Boschan: Gerade im KMU Bereich ist es entscheidend, auf die Bedürfnisse der heimischen Unternehmen gezielt einzugehen. So hat die Prager Börse, die Teil unserer Gruppe CEESEG ist, im vergangenen Jahr das Segment START für die tschechischen KMUs ins Leben gerufen. In dieselbe Richtung geht die Wiener Börse mit dem direct market plus. Ein Segment, das auf dem börsenregulierten Dritten Markt basiert. Sie bietet den österreichischen Unternehmen eine maßgeschneiderte Lösung an und öffnet den Weg zu einer weiteren Entwicklung am Kapitalmarkt.
www.4investors.de: Für welche Unternehmen ist „direct market plus“ interessant?
Boschan: Das neue Angebot richtet sich an Aktiengesellschaften mit mindestens 15 bis 20 Aktionären, an Unternehmen, die einen einfachen Kapitalmarkteinstieg nutzen möchten. Neben etablierten, mittelständischen Firmen sollen auch jüngere Unternehmen ein Angebot an der Börse finden und im Heimatland gehalten werden.

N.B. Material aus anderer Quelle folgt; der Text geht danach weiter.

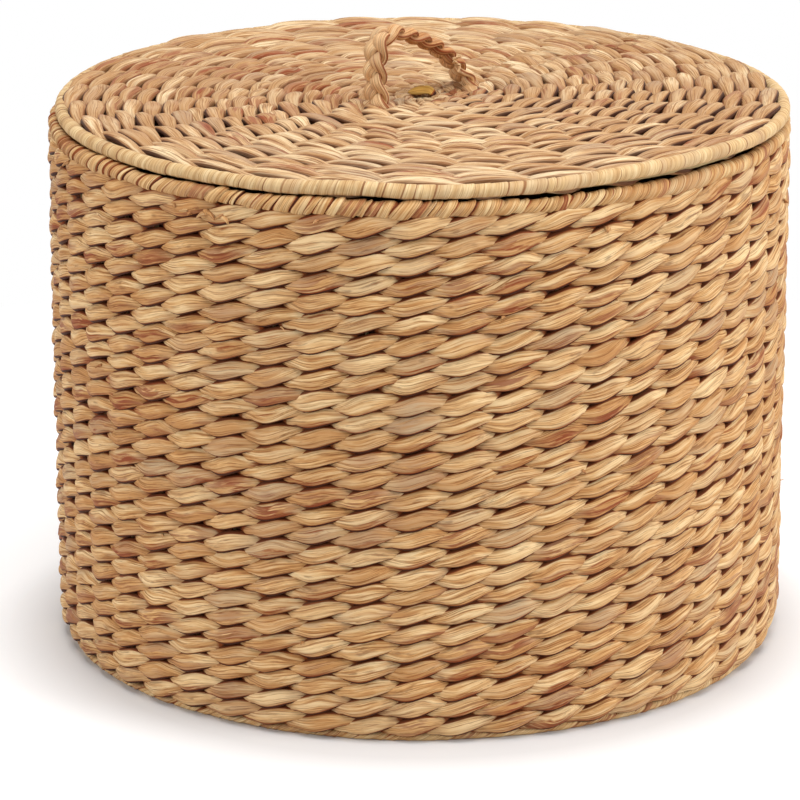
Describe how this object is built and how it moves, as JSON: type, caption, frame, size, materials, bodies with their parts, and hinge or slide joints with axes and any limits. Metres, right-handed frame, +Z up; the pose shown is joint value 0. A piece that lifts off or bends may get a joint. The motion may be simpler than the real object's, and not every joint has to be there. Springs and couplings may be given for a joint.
{
  "type": "laundry basket",
  "caption": "Round lidded laundry basket twined from dried plant strands, with a flat lift-off lid and a plaited grab handle on the lid.",
  "frame": {"origin": "centre of the underside of the foot binding, on the floor", "axes": "+Z up through the centre of the lid; the span of the handle lies along X, with its upright leg at -X"},
  "size_m": [0.4786, 0.4796, 0.4052],
  "materials": {
    "strands": "dried plant strand, dull with a slight sheen",
    "strands_inside": "dried plant strand, dull",
    "wrapping": "flat plant strip, smooth",
    "sticks": "peeled thin sticks",
    "plait": "plaited plant strands",
    "start_leaf": "greener dried leaf"
  },
  "bodies": {
    "basket": {"body_frame": "sticks", "wall_outer_weave": "strands", "wall_inner_weave": "strands_inside", "rim_binding": "wrapping", "foot_binding": "wrapping", "base_lower_weave": "strands_inside", "base_upper_weave": "strands_inside"},
    "lid": {"lid_frame": "sticks", "lid_upper_weave": "strands", "lid_lower_weave": "strands_inside", "lid_binding": "wrapping", "lid_centre_start": "start_leaf", "handle_strand_a": "plait", "handle_strand_b": "plait", "handle_strand_c": "plait", "handle_collar_front": "wrapping", "handle_collar_back": "wrapping"}
  },
  "joints": [
    {"name": "lid_lift", "type": "slide", "parent": "basket", "child": "lid", "axis": [0, 0, 1], "range_m": [0, 0.4]}
  ]
}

www.4investors.de: Wie viele Unternehmen werden sie beim Start des neuen Segments vermutlich begrüßen können? Wo liegt die Zielsetzung bis zum Jahresende?

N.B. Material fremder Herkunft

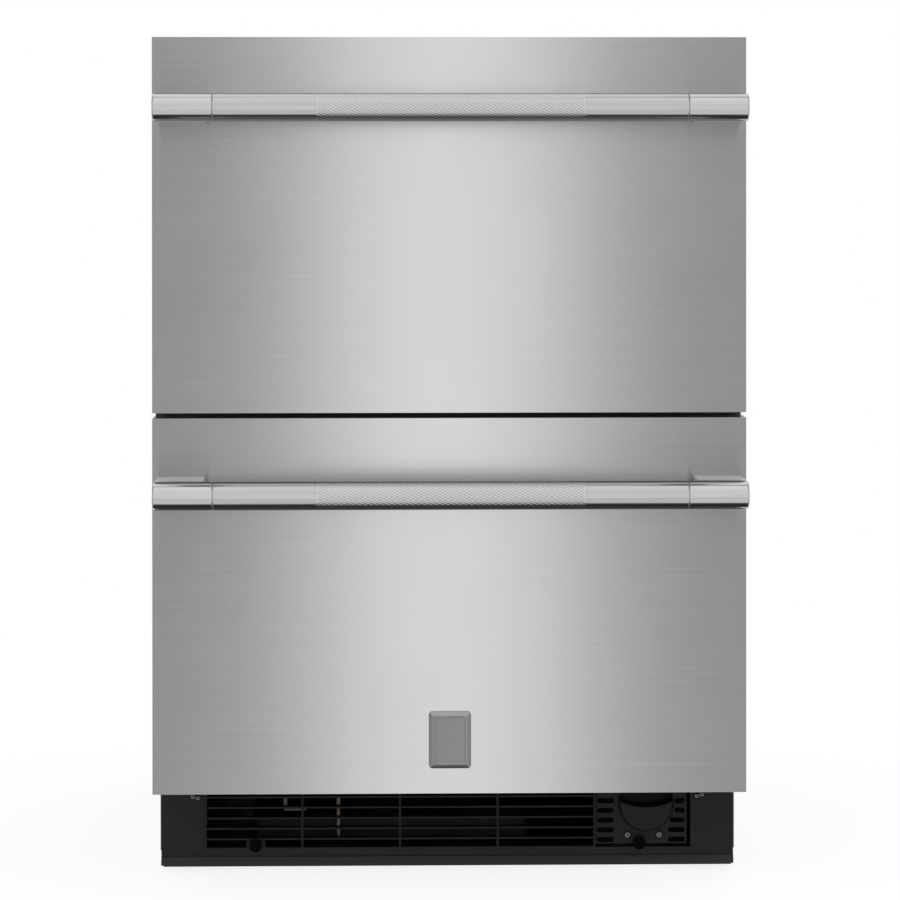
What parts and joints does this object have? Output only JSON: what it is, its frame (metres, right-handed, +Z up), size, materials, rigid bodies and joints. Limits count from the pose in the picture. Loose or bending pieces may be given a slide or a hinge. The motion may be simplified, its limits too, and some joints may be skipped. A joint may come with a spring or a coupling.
{
  "type": "under counter fridge",
  "caption": "Built-in undercounter fridge with stainless drawer fronts, bar handles with knurled grips, ball-bearing slides, a vented toe kick and a working cooling system inside.",
  "frame": {"origin": "on the floor, under the centre of the overall box, handles included", "axes": "+Z up, the drawers face -Y and open towards -Y, +X to the right as seen from the front"},
  "size_m": [0.604, 0.67, 0.872],
  "materials": {
    "cabinet_steel": "satin",
    "rear_sheet": "satin",
    "liner_plastic": "satin",
    "insulation": "matte",
    "base_steel": "satin",
    "grille_plastic": "satin",
    "screw_steel": "polished",
    "knob_plastic": "satin",
    "zinc_steel": "satin",
    "compressor_paint": "gloss",
    "rubber_parts": "matte",
    "condenser_paint": "satin",
    "fan_plastic": "satin",
    "motor_metal": "satin",
    "pan_plastic": "matte",
    "copper": "satin",
    "fin_aluminium": "satin",
    "cover_plastic": "satin",
    "panel_plastic": "gloss",
    "display_glass": "gloss",
    "button_plastic": "satin",
    "led_diffuser": "satin",
    "cord_rubber": "matte",
    "leg_plastic": "matte",
    "brushed_front": "satin",
    "gasket_rubber": "matte",
    "handle_steel": "satin",
    "handle_cap_steel": "satin",
    "tub_plastic": "satin",
    "divider_plastic": "satin",
    "badge_metal": "satin"
  },
  "bodies": {
    "cabinet": {"cabinet_wrapper": "cabinet_steel", "rear_panel": "rear_sheet", "inner_liner": "liner_plastic", "foam_insulation": "insulation", "center_mullion": "cabinet_steel", "base_pan": "base_steel", "toe_kick_frame": "base_steel", "base_grille": "grille_plastic", "access_cover": "grille_plastic", "base_screws": "screw_steel", "grille_thumbscrews": "knob_plastic", "countertop_brackets": "zinc_steel", "compressor": "compressor_paint", "compressor_grommets": "rubber_parts", "condenser_coil": "condenser_paint", "condenser_fan_shroud": "fan_plastic", "condenser_fan_motor": "motor_metal", "drain_pan": "pan_plastic", "refrigerant_tubing": "copper", "evaporator_coil": "fin_aluminium", "evaporator_cover": "cover_plastic", "evaporator_fan_motor": "motor_metal", "control_panel": "panel_plastic", "display_lens": "display_glass", "led_light_bar": "led_diffuser", "power_cord": "cord_rubber", "slide_cabinet_members": "zinc_steel"},
    "upper_drawer": {"upper_front_skin": "brushed_front", "upper_front_foam": "insulation", "upper_front_liner": "liner_plastic", "upper_gasket": "gasket_rubber", "upper_handle_bar": "handle_steel", "upper_handle_ends": "handle_cap_steel", "upper_handle_screws": "screw_steel", "upper_tub": "tub_plastic", "upper_slide_inner": "zinc_steel"},
    "upper_slide": {"upper_slide_middle": "zinc_steel"},
    "upper_divider_body": {"upper_divider": "divider_plastic"},
    "lower_drawer": {"lower_front_skin": "brushed_front", "lower_front_foam": "insulation", "lower_front_liner": "liner_plastic", "lower_gasket": "gasket_rubber", "lower_handle_bar": "handle_steel", "lower_handle_ends": "handle_cap_steel", "lower_handle_screws": "screw_steel", "lower_tub": "tub_plastic", "lower_slide_inner": "zinc_steel", "lower_badge": "badge_metal"},
    "lower_slide": {"lower_slide_middle": "zinc_steel"},
    "leg_front_left_body": {"leg_front_left": "leg_plastic"},
    "leg_front_right_body": {"leg_front_right": "leg_plastic"},
    "leg_rear_left_body": {"leg_rear_left": "leg_plastic"},
    "leg_rear_right_body": {"leg_rear_right": "leg_plastic"},
    "power_button_body": {"power_button": "button_plastic"},
    "warmer_button_body": {"warmer_button": "button_plastic"},
    "cooler_button_body": {"cooler_button": "button_plastic"},
    "condenser_fan": {"condenser_fan_blade": "fan_plastic"},
    "evaporator_fan": {"evaporator_fan_blade": "fan_plastic"}
  },
  "joints": [
    {"name": "upper_drawer_slide", "type": "slide", "parent": "cabinet", "child": "upper_drawer", "axis": [0, -1, 0], "range_m": [0, 0.42]},
    {"name": "upper_slide_extend", "type": "slide", "parent": "cabinet", "child": "upper_slide", "axis": [0, -1, 0], "range_m": [0, 0.21]},
    {"name": "lower_drawer_slide", "type": "slide", "parent": "cabinet", "child": "lower_drawer", "axis": [0, -1, 0], "range_m": [0, 0.42]},
    {"name": "lower_slide_extend", "type": "slide", "parent": "cabinet", "child": "lower_slide", "axis": [0, -1, 0], "range_m": [0, 0.21]},
    {"name": "upper_divider_slide", "type": "slide", "parent": "upper_drawer", "child": "upper_divider_body", "axis": [1, 0, 0], "range_m": [-0.2, 0.2]},
    {"name": "leg_front_left_extend", "type": "slide", "parent": "cabinet", "child": "leg_front_left_body", "axis": [0, 0, -1], "range_m": [0, 0.025]},
    {"name": "leg_front_right_extend", "type": "slide", "parent": "cabinet", "child": "leg_front_right_body", "axis": [0, 0, -1], "range_m": [0, 0.025]},
    {"name": "leg_rear_left_extend", "type": "slide", "parent": "cabinet", "child": "leg_rear_left_body", "axis": [0, 0, -1], "range_m": [0, 0.025]},
    {"name": "leg_rear_right_extend", "type": "slide", "parent": "cabinet", "child": "leg_rear_right_body", "axis": [0, 0, -1], "range_m": [0, 0.025]},
    {"name": "power_button_press", "type": "slide", "parent": "cabinet", "child": "power_button_body", "axis": [0, 1, 0], "range_m": [0, 0.001], "stiffness_N_per_m": 1500},
    {"name": "warmer_button_press", "type": "slide", "parent": "cabinet", "child": "warmer_button_body", "axis": [0, 1, 0], "range_m": [0, 0.001], "stiffness_N_per_m": 1500},
    {"name": "cooler_button_press", "type": "slide", "parent": "cabinet", "child": "cooler_button_body", "axis": [0, 1, 0], "range_m": [0, 0.001], "stiffness_N_per_m": 1500},
    {"name": "condenser_fan_spin", "type": "hinge", "parent": "cabinet", "child": "condenser_fan", "pos_m": [0.01, 0.222, 0.145], "axis": [1, 0, 0], "continuous": true},
    {"name": "evaporator_fan_spin", "type": "hinge", "parent": "cabinet", "child": "evaporator_fan", "pos_m": [0, 0.25, 0.748], "axis": [0, 1, 0], "continuous": true}
  ],
  "couplings": [
    {"joint": "upper_slide_extend", "follows": "upper_drawer_slide", "ratio": 0.5},
    {"joint": "lower_slide_extend", "follows": "lower_drawer_slide", "ratio": 0.5}
  ]
}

Boschan: Wir haben für den Start am 21. Jänner bereits konkrete Absichtserklärungen von mehreren Unternehmen vorliegen. Mittelfristig rechnen mit rund 10 Unternehmen pro Jahr.
www.4investors.de: Wie sind die Kosten, wie sind die Pflichten für die dort notierten Unternehmen?

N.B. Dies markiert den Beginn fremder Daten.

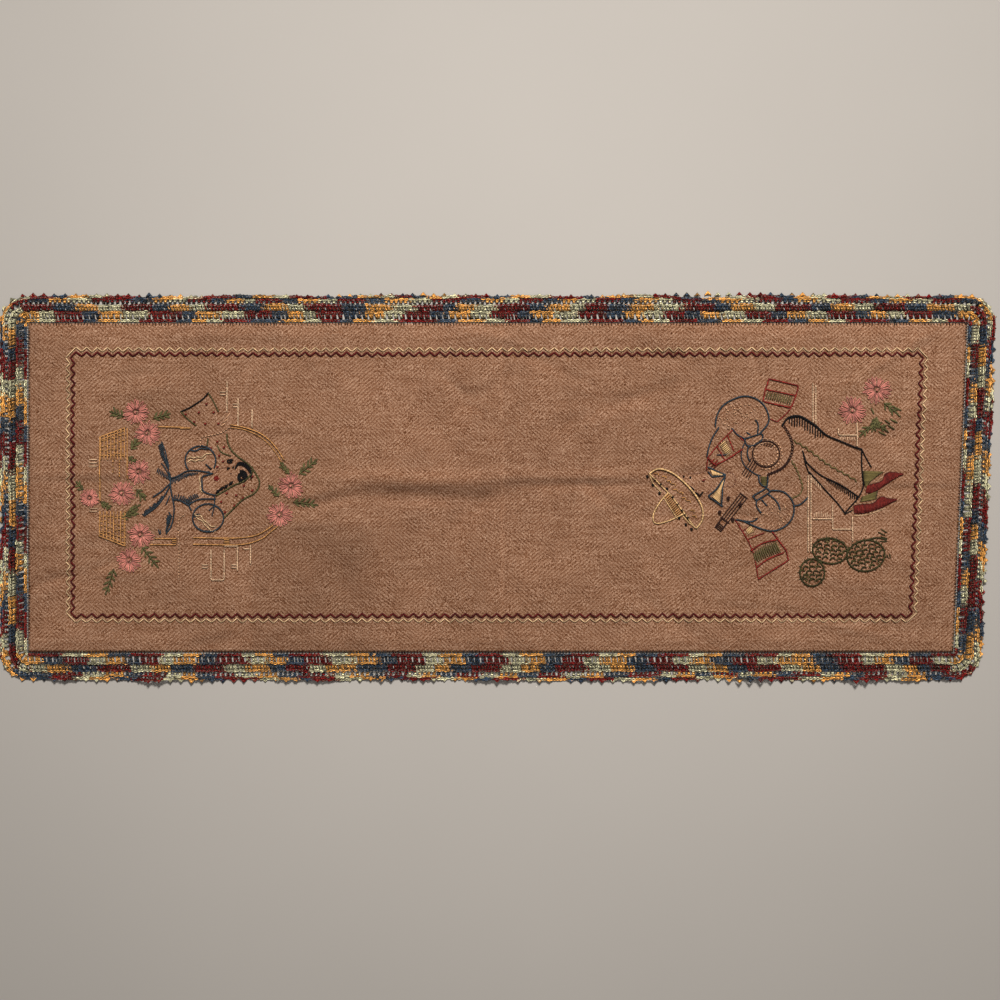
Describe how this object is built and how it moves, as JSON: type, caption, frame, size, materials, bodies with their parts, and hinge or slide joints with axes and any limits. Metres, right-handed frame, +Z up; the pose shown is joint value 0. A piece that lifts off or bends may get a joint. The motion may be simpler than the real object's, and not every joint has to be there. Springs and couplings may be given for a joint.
{
  "type": "table runner",
  "caption": "Flat rectangular embroidered table runner with a twill ground cloth, crocheted picot edging, stitched zigzag frame and folk motifs at both ends.",
  "frame": {"origin": "middle of the runner's outline, on the face that lies on the table", "axes": "+X along the runner's length, with the slanted end at +X; +Y across its width, towards the back edge; +Z up out of the embroidered face"},
  "size_m": [1.0645, 0.4146, 0.0018],
  "materials": {
    "ground_twill": "matte twill weave, tan",
    "variegated_yarn": "matte mercerised crochet cotton, variegated burgundy, navy, gold and sage",
    "cream_thread": "stranded cotton, soft sheen",
    "burgundy_thread": "stranded cotton, soft sheen",
    "pink_thread": "stranded cotton, soft sheen",
    "leaf_thread": "stranded cotton, soft sheen",
    "gold_thread": "stranded cotton, soft sheen",
    "navy_thread": "stranded cotton, soft sheen",
    "black_thread": "stranded cotton, soft sheen",
    "green_thread": "stranded cotton, soft sheen",
    "white_thread": "stranded cotton, soft sheen",
    "brown_thread": "stranded cotton, soft sheen",
    "red_thread": "stranded cotton, soft sheen",
    "cactus_thread": "stranded cotton, soft sheen",
    "olive_thread": "stranded cotton, soft sheen"
  },
  "bodies": {
    "root": {"arch_curve_back": "gold_thread", "arch_curve_front": "gold_thread", "arch_line_back": "gold_thread", "balcony_back_rail": "gold_thread", "balcony_front_rail": "gold_thread", "burgundy_zigzag": "burgundy_thread", "cactus": "cactus_thread", "cream_zigzag": "cream_thread", "dress": "navy_thread", "dress_sleeve_back": "navy_thread", "dress_sleeve_front": "navy_thread", "fan_edge": "green_thread", "ground_cloth": "ground_twill", "guitar_neck": "brown_thread", "guitar_ring": "brown_thread", "guitar_side": "brown_thread", "hair": "black_thread", "hat": "gold_thread", "inner_mesh_round": "variegated_yarn", "leaf_sprig_1": "leaf_thread", "leaf_sprig_10": "leaf_thread", "leaf_sprig_11": "leaf_thread", "leaf_sprig_2": "leaf_thread", "leaf_sprig_3": "leaf_thread", "leaf_sprig_4": "leaf_thread", "leaf_sprig_5": "leaf_thread", "leaf_sprig_6": "leaf_thread", "leaf_sprig_7": "leaf_thread", "leaf_sprig_8": "leaf_thread", "leaf_sprig_9": "leaf_thread", "neck_scarf": "navy_thread", "outer_mesh_round": "variegated_yarn", "picot_round": "variegated_yarn", "pink_flower_1": "pink_thread", "pink_flower_10": "pink_thread", "pink_flower_11": "pink_thread", "pink_flower_2": "pink_thread", "pink_flower_3": "pink_thread", "pink_flower_4": "pink_thread", "pink_flower_5": "pink_thread", "pink_flower_6": "pink_thread", "pink_flower_7": "pink_thread", "pink_flower_8": "pink_thread", "pink_flower_9": "pink_thread", "serape_end_back": "red_thread", "serape_end_front": "red_thread", "serape_end_neck": "red_thread", "shawl_edge": "green_thread", "shirt_sleeve_back": "navy_thread", "shirt_sleeve_front": "navy_thread", "shoe_back": "red_thread", "shoe_front": "red_thread", "single_crochet_round": "variegated_yarn", "step_front": "gold_thread", "treble_round": "variegated_yarn", "trouser_stripe": "olive_thread", "trousers": "black_thread", "window_line_left": "white_thread", "window_line_right": "white_thread"}
  },
  "joints": []
}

Boschan: Den Unternehmen steht der direct market plus für eine einmalige Gebühr für die Einbeziehung von 5.000 Euro sowie jährlich 1.000 Euro offen. Weiters müssen die Unternehmen einen Jahresabschluss und Halbjahres-Zwischenberichte veröffentlichen, einen Unternehmenskalender führen und sich ein Jahr lang von einem Capital Market Coach begleiten lassen.
www.4investors.de: Welche Investorengruppe wollen sie mit dem neuen Marktsegment ansprechen?
Boschan: Wir bieten die Plattform für den Handel. Die Unternehmen wenden sich damit an in erster Linie sehr kundige und erfahrene Investoren, die den Fokus auf Wachstum und KMU haben und Chancen und Risiken richtig einschätzen können. Einige Unternehmen wollen auch Handel, andere planen nur ein reines Listing. Das bringt Ordnung, Sichtbarkeit und eine Perspektive auf leichtere Kapitalbeschaffung für die Unternehmen. Je nach Strategie, kann dann die Entwicklung in weitere Segmente folgen.
www.4investors.de: Kann man auch aus Deutschland dort aktiv werden – als Unternehmen oder als Investor?
Boschan: Natürlich können auch Unternehmen aus Deutschland notieren. Zahlreiche internationale Neuzugänge in den vergangenen Jahren beweisen die Attraktivität des börsenregulierten Dritten Markts der Wiener Börse (auch MTF – Multilateral Trading Facility – genannt). Aus Deutschland wurden z.B. bereits D-W-H Deutsche Werte Holding AG und die B-A-L Germany AG einbezogen.